The protesters are also calling for a US commitment to rebuild the hospital, provide health care for the injured parties and compensate the families of the deceased. They delivered to General Campbell a petition to that effect signed by over 5,000 members of CODEPINK.
“Only an independent investigation will give us answers as to why a hospital was bombed and why the bombing continued for more than 30 minutes after Coalition and Afghan forces were informed that they were bombing a humanitarian hospital. The 22 civilians killed in this attack, including 12 staff of Doctors Without Borders deserve a transparent investigation,” said Ella Watson-Stryker, who was named Time magazine person of the year for fighting Ebola with Doctors Without Borders.

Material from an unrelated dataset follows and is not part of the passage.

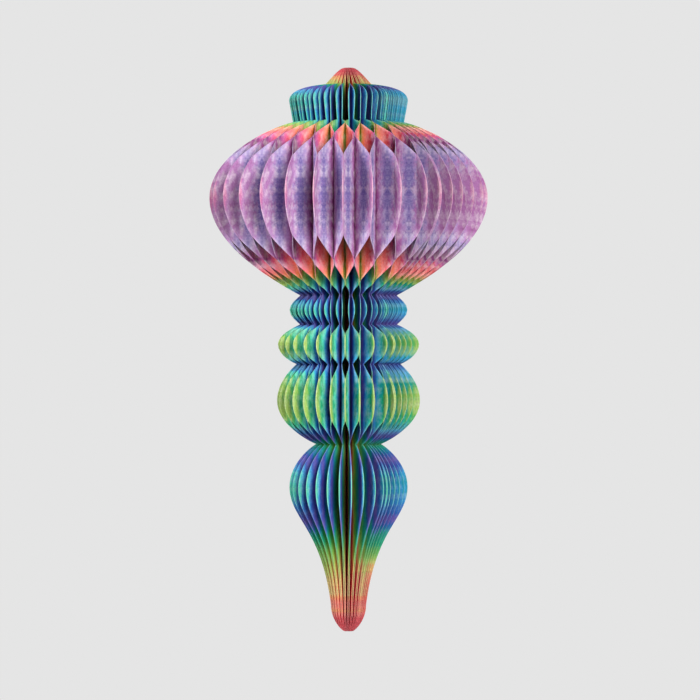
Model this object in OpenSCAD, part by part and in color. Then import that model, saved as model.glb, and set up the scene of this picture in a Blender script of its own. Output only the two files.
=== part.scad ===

“I feel like one part of me, my government to which I pay taxes, has bombed the other part of me, my vocation as a humanitarian worker,” says Athena Viscusi, a social worker who has worked with Doctors Without Borders delivering mental health care. “Accusations that Doctors Without Borders was harboring Taliban fighters are offensive and impossible. I echo the call for an independent investigation.”